History is written by the victors, and a victory always calls for some kind of public work. Ten Arquitectos won a competition to design a monument to the “The Day of the Battle of Puebla” in the Mexican city where it was fought.
Also known as Cinco de Mayo, the battle is remembered (and in many cases forgotten again due to all the tequila) through one of the liveliest of Mexican holidays. This monument was built in to commemorate the 150th anniversary of the battle. Ten Arquitectos proposed a public square looking over the city of Puebla for the monument, allowing it to be used by the city and the people rather than just visited at by tourists and schoolchildren on outings. The square is made up of undulating strips of wood that create a topography of hills and vales. These not only make the space more dynamic and views more accessible, but also define the program of the space and allow for covered spaces. A gallery is created by one of these undulations, with it’s top acting as an amphitheater.

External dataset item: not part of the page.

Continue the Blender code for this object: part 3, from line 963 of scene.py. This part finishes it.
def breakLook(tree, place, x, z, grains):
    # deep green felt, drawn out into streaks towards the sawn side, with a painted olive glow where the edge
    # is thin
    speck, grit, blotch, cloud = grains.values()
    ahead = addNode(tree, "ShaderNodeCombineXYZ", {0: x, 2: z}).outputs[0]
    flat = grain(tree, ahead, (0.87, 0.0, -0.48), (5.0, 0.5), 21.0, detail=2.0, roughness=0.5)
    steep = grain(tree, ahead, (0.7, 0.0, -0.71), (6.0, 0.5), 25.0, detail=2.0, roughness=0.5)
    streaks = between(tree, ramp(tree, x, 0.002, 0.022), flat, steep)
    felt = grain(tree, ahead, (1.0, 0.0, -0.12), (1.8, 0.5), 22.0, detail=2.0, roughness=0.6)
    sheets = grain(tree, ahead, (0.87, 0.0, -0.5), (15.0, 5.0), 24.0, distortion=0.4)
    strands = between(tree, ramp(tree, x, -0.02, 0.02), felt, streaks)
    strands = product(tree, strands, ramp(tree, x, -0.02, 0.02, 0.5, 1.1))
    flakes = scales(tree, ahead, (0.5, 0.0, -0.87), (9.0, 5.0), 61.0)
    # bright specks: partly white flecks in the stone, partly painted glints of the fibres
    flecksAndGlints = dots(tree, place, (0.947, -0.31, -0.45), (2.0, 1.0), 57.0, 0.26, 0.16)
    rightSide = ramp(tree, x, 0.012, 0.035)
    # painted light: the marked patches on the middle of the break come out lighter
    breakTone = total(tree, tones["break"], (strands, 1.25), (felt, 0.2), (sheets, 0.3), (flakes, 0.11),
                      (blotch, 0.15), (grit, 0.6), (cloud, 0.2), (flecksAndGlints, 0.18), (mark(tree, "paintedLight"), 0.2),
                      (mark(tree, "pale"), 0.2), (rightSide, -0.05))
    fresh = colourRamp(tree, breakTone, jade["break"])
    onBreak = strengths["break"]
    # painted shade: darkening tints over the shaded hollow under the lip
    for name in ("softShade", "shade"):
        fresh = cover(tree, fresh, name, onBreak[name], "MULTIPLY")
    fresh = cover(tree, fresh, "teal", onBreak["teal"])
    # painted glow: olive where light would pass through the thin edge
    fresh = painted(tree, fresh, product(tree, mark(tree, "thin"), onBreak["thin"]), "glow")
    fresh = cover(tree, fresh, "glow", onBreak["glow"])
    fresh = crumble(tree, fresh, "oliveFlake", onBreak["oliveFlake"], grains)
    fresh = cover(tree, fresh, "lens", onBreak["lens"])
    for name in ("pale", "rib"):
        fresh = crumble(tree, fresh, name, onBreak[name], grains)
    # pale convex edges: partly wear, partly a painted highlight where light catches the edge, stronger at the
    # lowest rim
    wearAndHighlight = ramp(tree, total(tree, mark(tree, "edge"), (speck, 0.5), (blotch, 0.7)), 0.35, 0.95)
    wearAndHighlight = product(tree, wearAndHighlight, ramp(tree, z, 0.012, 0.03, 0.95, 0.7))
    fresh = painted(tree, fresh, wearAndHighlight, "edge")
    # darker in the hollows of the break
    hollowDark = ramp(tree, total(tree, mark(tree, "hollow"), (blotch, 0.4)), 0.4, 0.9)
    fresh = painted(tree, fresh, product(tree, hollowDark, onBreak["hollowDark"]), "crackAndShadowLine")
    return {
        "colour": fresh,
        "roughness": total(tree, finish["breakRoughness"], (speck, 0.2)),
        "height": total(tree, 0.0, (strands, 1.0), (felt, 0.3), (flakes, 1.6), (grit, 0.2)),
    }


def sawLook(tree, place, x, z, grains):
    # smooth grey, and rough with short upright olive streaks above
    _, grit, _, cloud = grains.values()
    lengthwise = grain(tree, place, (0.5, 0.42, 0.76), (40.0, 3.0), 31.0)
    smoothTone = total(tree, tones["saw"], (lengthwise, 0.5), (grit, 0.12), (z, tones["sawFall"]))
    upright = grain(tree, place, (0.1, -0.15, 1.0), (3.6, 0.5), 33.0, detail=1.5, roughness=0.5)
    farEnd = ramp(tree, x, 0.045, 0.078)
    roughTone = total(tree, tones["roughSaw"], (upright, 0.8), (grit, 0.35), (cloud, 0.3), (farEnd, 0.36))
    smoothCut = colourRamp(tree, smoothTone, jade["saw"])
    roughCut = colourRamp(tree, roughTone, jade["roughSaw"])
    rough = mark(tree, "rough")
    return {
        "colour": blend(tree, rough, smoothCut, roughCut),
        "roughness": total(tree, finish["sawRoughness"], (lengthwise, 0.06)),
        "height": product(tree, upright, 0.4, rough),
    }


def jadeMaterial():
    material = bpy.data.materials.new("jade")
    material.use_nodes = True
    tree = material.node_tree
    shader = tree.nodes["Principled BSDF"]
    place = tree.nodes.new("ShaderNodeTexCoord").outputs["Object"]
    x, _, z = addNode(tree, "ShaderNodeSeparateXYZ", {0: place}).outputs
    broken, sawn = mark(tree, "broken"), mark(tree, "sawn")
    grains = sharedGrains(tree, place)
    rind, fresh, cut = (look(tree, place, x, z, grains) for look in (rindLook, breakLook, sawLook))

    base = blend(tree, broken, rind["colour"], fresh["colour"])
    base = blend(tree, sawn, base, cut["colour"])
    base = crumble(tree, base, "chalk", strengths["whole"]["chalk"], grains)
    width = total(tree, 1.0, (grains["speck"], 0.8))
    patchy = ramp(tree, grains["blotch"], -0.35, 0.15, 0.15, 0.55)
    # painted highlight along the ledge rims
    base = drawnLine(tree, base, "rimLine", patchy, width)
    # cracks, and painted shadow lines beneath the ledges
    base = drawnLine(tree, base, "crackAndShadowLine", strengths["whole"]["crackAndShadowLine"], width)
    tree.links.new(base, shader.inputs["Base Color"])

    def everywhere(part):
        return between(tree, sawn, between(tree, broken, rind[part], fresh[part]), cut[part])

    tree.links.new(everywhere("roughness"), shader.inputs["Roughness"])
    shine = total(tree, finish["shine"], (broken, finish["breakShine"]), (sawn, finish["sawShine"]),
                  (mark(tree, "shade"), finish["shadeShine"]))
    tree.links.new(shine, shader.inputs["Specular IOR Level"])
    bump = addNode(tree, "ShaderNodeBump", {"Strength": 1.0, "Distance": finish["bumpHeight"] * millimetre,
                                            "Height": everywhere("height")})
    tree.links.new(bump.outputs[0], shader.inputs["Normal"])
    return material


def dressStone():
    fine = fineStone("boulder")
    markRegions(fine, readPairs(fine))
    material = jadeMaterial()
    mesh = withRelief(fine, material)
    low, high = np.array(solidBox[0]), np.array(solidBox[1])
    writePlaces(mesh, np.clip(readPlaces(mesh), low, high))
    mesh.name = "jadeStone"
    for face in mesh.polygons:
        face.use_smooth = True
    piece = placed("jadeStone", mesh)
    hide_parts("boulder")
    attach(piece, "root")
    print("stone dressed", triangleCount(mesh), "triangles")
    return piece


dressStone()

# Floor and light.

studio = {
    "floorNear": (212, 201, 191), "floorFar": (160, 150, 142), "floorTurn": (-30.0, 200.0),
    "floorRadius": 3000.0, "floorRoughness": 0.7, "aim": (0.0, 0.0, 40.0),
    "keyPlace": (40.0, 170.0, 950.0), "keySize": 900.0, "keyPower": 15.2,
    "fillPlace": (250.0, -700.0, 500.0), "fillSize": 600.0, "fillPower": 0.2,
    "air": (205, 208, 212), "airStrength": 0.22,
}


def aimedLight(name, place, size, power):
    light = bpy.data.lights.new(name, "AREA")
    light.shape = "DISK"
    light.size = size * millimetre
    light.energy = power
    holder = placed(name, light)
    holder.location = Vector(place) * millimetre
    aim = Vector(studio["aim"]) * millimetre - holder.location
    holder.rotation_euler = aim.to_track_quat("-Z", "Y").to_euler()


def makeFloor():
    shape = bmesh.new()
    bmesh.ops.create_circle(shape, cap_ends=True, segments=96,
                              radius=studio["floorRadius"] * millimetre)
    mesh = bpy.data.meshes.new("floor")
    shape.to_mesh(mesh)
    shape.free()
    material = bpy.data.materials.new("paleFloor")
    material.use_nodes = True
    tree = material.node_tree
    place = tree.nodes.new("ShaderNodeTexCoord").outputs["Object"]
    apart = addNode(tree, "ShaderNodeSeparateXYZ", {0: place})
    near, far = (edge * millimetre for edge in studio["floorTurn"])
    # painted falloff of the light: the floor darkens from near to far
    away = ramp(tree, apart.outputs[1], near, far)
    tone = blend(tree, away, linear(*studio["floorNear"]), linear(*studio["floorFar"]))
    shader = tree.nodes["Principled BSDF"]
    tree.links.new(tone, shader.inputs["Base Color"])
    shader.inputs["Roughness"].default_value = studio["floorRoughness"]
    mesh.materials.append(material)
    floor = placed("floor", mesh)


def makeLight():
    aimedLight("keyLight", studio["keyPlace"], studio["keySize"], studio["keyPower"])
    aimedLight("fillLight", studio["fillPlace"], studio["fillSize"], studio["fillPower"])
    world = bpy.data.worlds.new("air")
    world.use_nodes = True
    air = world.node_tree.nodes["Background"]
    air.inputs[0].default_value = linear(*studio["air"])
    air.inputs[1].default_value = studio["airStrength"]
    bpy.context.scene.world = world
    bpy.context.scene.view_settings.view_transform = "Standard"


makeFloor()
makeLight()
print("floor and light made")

Another creates a playroom and rest area, while a third becomes a café. Of course it wouldn’t be a monument without some symbolism. Lampposts dotted around the plaza count the number of battalions in the battle. There are also 150 trees, one for each year since, that protect the users from the sun.
Monuments of this kind are usually of the folly/bronze stature variety, which is what makes TEN Arquitectos’s public square so refreshing. Instead of a foreboding monolith, the square encourages citizens to experience it, celebrating not only the battle, but also the life that it has afforded them.